◆ **Your task**: Write the data out again, exactly as given.

◆ **Information shown**:
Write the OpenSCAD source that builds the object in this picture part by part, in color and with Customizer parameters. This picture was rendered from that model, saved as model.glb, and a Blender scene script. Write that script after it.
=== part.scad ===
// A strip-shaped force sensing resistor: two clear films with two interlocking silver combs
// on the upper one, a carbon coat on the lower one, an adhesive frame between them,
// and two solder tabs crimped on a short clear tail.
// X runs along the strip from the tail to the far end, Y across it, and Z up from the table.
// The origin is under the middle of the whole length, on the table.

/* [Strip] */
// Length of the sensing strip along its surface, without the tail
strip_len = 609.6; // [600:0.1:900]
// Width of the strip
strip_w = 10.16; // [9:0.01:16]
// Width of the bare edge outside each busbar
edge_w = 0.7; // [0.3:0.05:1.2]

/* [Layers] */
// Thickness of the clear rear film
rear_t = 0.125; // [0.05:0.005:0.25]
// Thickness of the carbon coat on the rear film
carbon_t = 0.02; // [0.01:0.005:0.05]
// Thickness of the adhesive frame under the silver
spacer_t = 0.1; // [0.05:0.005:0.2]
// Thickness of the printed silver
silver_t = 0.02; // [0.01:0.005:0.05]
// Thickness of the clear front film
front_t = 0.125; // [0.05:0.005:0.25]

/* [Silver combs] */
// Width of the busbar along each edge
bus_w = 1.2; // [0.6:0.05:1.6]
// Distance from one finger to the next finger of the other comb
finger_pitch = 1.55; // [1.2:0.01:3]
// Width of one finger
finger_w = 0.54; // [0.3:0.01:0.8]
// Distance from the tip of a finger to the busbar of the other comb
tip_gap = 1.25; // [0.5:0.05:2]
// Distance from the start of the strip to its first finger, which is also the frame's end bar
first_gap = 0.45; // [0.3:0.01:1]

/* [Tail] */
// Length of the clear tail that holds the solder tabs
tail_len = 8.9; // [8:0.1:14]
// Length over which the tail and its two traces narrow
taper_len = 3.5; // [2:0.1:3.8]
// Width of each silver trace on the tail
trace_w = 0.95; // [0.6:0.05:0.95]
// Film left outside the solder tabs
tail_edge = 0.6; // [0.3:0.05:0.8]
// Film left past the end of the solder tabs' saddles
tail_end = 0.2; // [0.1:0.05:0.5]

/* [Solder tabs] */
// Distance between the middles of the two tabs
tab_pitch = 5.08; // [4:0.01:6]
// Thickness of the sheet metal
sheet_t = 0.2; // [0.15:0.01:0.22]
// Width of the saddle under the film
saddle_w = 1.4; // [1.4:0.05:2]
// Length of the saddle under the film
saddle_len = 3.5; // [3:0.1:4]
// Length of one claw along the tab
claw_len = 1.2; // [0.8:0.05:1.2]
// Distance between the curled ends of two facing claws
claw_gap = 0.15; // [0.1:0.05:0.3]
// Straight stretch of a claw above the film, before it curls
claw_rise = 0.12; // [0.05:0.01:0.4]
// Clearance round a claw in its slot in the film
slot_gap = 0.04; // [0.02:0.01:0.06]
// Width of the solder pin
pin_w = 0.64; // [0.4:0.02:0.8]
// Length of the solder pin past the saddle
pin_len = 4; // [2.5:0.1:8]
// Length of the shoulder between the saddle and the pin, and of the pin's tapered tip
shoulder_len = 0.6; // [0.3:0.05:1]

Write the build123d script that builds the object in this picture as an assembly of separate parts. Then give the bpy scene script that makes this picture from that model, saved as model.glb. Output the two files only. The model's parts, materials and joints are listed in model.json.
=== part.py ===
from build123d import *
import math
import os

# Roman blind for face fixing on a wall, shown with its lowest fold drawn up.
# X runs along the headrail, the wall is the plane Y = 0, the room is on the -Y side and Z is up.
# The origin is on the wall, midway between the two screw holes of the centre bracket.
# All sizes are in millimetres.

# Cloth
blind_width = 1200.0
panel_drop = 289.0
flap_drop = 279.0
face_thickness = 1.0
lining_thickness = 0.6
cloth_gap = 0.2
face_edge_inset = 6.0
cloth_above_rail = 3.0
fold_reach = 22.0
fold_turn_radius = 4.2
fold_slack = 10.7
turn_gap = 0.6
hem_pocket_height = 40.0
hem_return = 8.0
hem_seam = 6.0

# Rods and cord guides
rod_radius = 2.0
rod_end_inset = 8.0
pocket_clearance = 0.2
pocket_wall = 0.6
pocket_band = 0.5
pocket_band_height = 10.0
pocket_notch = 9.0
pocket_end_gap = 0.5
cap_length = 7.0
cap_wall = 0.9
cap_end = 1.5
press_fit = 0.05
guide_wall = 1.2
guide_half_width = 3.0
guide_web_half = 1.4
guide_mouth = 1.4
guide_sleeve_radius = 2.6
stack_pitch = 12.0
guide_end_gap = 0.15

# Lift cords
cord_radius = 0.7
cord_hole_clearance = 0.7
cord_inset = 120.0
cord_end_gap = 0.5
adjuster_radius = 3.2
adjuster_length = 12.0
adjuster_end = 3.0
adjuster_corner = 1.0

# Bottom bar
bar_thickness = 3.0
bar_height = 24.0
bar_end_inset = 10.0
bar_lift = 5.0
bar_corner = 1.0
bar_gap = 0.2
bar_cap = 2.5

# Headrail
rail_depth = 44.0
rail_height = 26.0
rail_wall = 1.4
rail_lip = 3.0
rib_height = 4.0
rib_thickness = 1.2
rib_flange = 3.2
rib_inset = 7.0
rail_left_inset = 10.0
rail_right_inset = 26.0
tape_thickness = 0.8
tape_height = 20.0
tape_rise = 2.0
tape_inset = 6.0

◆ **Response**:
Write the OpenSCAD source that builds the object in this picture part by part, in color and with Customizer parameters. This picture was rendered from that model, saved as model.glb, and a Blender scene script. Write that script after it.
=== part.scad ===
// A strip-shaped force sensing resistor: two clear films with two interlocking silver combs
// on the upper one, a carbon coat on the lower one, an adhesive frame between them,
// and two solder tabs crimped on a short clear tail.
// X runs along the strip from the tail to the far end, Y across it, and Z up from the table.
// The origin is under the middle of the whole length, on the table.

/* [Strip] */
// Length of the sensing strip along its surface, without the tail
strip_len = 609.6; // [600:0.1:900]
// Width of the strip
strip_w = 10.16; // [9:0.01:16]
// Width of the bare edge outside each busbar
edge_w = 0.7; // [0.3:0.05:1.2]

/* [Layers] */
// Thickness of the clear rear film
rear_t = 0.125; // [0.05:0.005:0.25]
// Thickness of the carbon coat on the rear film
carbon_t = 0.02; // [0.01:0.005:0.05]
// Thickness of the adhesive frame under the silver
spacer_t = 0.1; // [0.05:0.005:0.2]
// Thickness of the printed silver
silver_t = 0.02; // [0.01:0.005:0.05]
// Thickness of the clear front film
front_t = 0.125; // [0.05:0.005:0.25]

/* [Silver combs] */
// Width of the busbar along each edge
bus_w = 1.2; // [0.6:0.05:1.6]
// Distance from one finger to the next finger of the other comb
finger_pitch = 1.55; // [1.2:0.01:3]
// Width of one finger
finger_w = 0.54; // [0.3:0.01:0.8]
// Distance from the tip of a finger to the busbar of the other comb
tip_gap = 1.25; // [0.5:0.05:2]
// Distance from the start of the strip to its first finger, which is also the frame's end bar
first_gap = 0.45; // [0.3:0.01:1]

/* [Tail] */
// Length of the clear tail that holds the solder tabs
tail_len = 8.9; // [8:0.1:14]
// Length over which the tail and its two traces narrow
taper_len = 3.5; // [2:0.1:3.8]
// Width of each silver trace on the tail
trace_w = 0.95; // [0.6:0.05:0.95]
// Film left outside the solder tabs
tail_edge = 0.6; // [0.3:0.05:0.8]
// Film left past the end of the solder tabs' saddles
tail_end = 0.2; // [0.1:0.05:0.5]

/* [Solder tabs] */
// Distance between the middles of the two tabs
tab_pitch = 5.08; // [4:0.01:6]
// Thickness of the sheet metal
sheet_t = 0.2; // [0.15:0.01:0.22]
// Width of the saddle under the film
saddle_w = 1.4; // [1.4:0.05:2]
// Length of the saddle under the film
saddle_len = 3.5; // [3:0.1:4]
// Length of one claw along the tab
claw_len = 1.2; // [0.8:0.05:1.2]
// Distance between the curled ends of two facing claws
claw_gap = 0.15; // [0.1:0.05:0.3]
// Straight stretch of a claw above the film, before it curls
claw_rise = 0.12; // [0.05:0.01:0.4]
// Clearance round a claw in its slot in the film
slot_gap = 0.04; // [0.02:0.01:0.06]
// Width of the solder pin
pin_w = 0.64; // [0.4:0.02:0.8]
// Length of the solder pin past the saddle
pin_len = 4; // [2.5:0.1:8]
// Length of the shoulder between the saddle and the pin, and of the pin's tapered tip
shoulder_len = 0.6; // [0.3:0.05:1]

Write the build123d script that builds the object in this picture as an assembly of separate parts. Then give the bpy scene script that makes this picture from that model, saved as model.glb. Output the two files only. The model's parts, materials and joints are listed in model.json.
=== part.py ===
from build123d import *
import math
import os

# Roman blind for face fixing on a wall, shown with its lowest fold drawn up.
# X runs along the headrail, the wall is the plane Y = 0, the room is on the -Y side and Z is up.
# The origin is on the wall, midway between the two screw holes of the centre bracket.
# All sizes are in millimetres.

# Cloth
blind_width = 1200.0
panel_drop = 289.0
flap_drop = 279.0
face_thickness = 1.0
lining_thickness = 0.6
cloth_gap = 0.2
face_edge_inset = 6.0
cloth_above_rail = 3.0
fold_reach = 22.0
fold_turn_radius = 4.2
fold_slack = 10.7
turn_gap = 0.6
hem_pocket_height = 40.0
hem_return = 8.0
hem_seam = 6.0

# Rods and cord guides
rod_radius = 2.0
rod_end_inset = 8.0
pocket_clearance = 0.2
pocket_wall = 0.6
pocket_band = 0.5
pocket_band_height = 10.0
pocket_notch = 9.0
pocket_end_gap = 0.5
cap_length = 7.0
cap_wall = 0.9
cap_end = 1.5
press_fit = 0.05
guide_wall = 1.2
guide_half_width = 3.0
guide_web_half = 1.4
guide_mouth = 1.4
guide_sleeve_radius = 2.6
stack_pitch = 12.0
guide_end_gap = 0.15

# Lift cords
cord_radius = 0.7
cord_hole_clearance = 0.7
cord_inset = 120.0
cord_end_gap = 0.5
adjuster_radius = 3.2
adjuster_length = 12.0
adjuster_end = 3.0
adjuster_corner = 1.0

# Bottom bar
bar_thickness = 3.0
bar_height = 24.0
bar_end_inset = 10.0
bar_lift = 5.0
bar_corner = 1.0
bar_gap = 0.2
bar_cap = 2.5

# Headrail
rail_depth = 44.0
rail_height = 26.0
rail_wall = 1.4
rail_lip = 3.0
rib_height = 4.0
rib_thickness = 1.2
rib_flange = 3.2
rib_inset = 7.0
rail_left_inset = 10.0
rail_right_inset = 26.0
tape_thickness = 0.8
tape_height = 20.0
tape_rise = 2.0
tape_inset = 6.0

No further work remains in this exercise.